Dr. Emily Weiss is an animal behaviorist and vice president for shelter research and development for the American Society for the Prevention of Cruelty to Animals (ASPCA), and she recommends placing easily identifiable contact information on your pets’ collars.
“We suggest that the tag should have the cell phone number of the pet parent, the cell number of an emergency contact, the land line of the pet parent, and if the person is comfortable doing so, the street address of their home,” she said.
Dr. Weiss also suggests that those seeking lost pets check nearby shelters within the first day of when the animal went missing. Having a good photograph of the pet handy won’t hurt, either.
The ASPCA performed a study about lost pets in 2012, and it sheds some light on situations faced by those like Elena and her family.
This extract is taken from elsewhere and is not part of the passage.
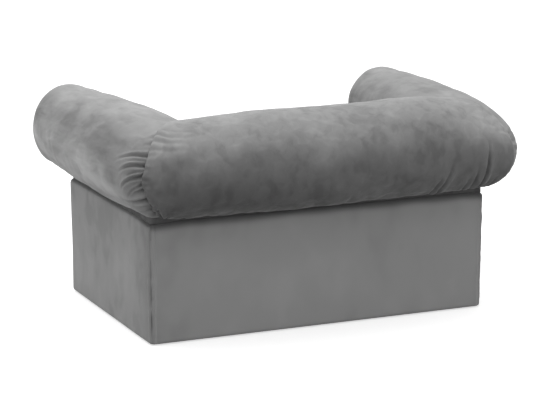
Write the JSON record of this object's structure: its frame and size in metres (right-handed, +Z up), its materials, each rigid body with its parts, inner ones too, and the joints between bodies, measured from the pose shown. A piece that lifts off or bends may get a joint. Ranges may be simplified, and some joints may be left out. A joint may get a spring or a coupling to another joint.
{
  "type": "dog sofa bed",
  "caption": "Upholstered box base with a three-sided rolled bolster, a loose seat cushion and a padded bed section that pulls out of the front.",
  "frame": {"origin": "on the floor, under the middle of the whole bed's outline", "axes": "+Z up, +Y towards the back roll, +X towards the arm on the right as seen from the open front"},
  "size_m": [0.7486, 0.5713, 0.383],
  "materials": {
    "velvet": "short plush pile, mottled where the nap lies",
    "webbing": "flat woven webbing",
    "dust_cloth": "thin non-woven cloth",
    "foam": "open-cell foam",
    "plywood": "sanded, unvarnished",
    "pine": "planed, unvarnished",
    "hardwood": "planed and waxed",
    "screw_steel": "zinc plated",
    "glide_plastic": "moulded",
    "zip_nylon": "woven tape with nylon coil teeth",
    "slider_metal": "dark enamel"
  },
  "bodies": {
    "carcass": {"bottom_panel": "plywood", "left_side_panel": "plywood", "right_side_panel": "plywood", "back_panel": "plywood", "front_rail": "pine", "seat_deck": "plywood", "left_arm_board": "plywood", "right_arm_board": "plywood", "back_board": "plywood", "side_cleats": "pine", "back_cleat": "pine", "glue_blocks": "pine", "left_runner": "hardwood", "right_runner": "hardwood", "drawer_stops": "hardwood", "carcass_screws": "screw_steel", "board_screws": "screw_steel", "cleat_screws": "screw_steel", "deck_screws": "screw_steel", "runner_screws": "screw_steel", "glides": "glide_plastic", "dust_cover": "dust_cloth", "left_base_cover": "velvet", "right_base_cover": "velvet", "back_base_cover": "velvet", "deck_cover": "velvet", "left_foam_wrap": "foam", "right_foam_wrap": "foam", "back_foam_wrap": "foam", "left_arm_roll": "velvet", "right_arm_roll": "velvet", "back_roll": "velvet"},
    "pull_out": {"drawer_front": "plywood", "drawer_left_side": "plywood", "drawer_right_side": "plywood", "drawer_back": "plywood", "drawer_bottom": "plywood", "drawer_dowels": "hardwood", "drawer_screws": "screw_steel", "drawer_front_cover": "velvet", "bed_pad": "velvet", "pull_tab": "webbing", "tab_plate": "screw_steel", "tab_screws": "screw_steel"},
    "seat_cushion": {"cushion_foam": "foam", "cushion_cover": "velvet", "cushion_zip": "zip_nylon"},
    "slider": {"zip_slider": "slider_metal"}
  },
  "joints": [
    {"name": "pull_out_slide", "type": "slide", "parent": "carcass", "child": "pull_out", "axis": [0, -1, 0], "range_m": [0, 0.24]},
    {"name": "cushion_lift", "type": "slide", "parent": "carcass", "child": "seat_cushion", "axis": [0, 0, 1], "range_m": [0, 0.2]},
    {"name": "zip_slide", "type": "slide", "parent": "seat_cushion", "child": "slider", "axis": [1, 0, 0], "range_m": [0, 0.226]}
  ]
}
Indeed, many of the pets found in shelters may not really be lost at all.
“There were several surprises from our study,” Dr. Emily Weiss said. “I think we have made an assumption about the stray pets in shelters—assuming that those animals are lost pets with owners that are actively seeking them. While some of those dogs and cats are in fact lost, many of them are likely to be dogs and cats that are truly homeless.”
Of course, microchips can help tell the difference.
The study also noted that about 15 percent of pet owners reported a missing dog or cat in the past five years. According to the ASPCA, about 7.6 million pets come into animal shelters in the U.S. each year. About 3.4 million of them are cats. Despite the significant influx of animals into shelters, only 2.7 million sheltered pets are adopted each year. Another 2.7 million are sadly euthanized.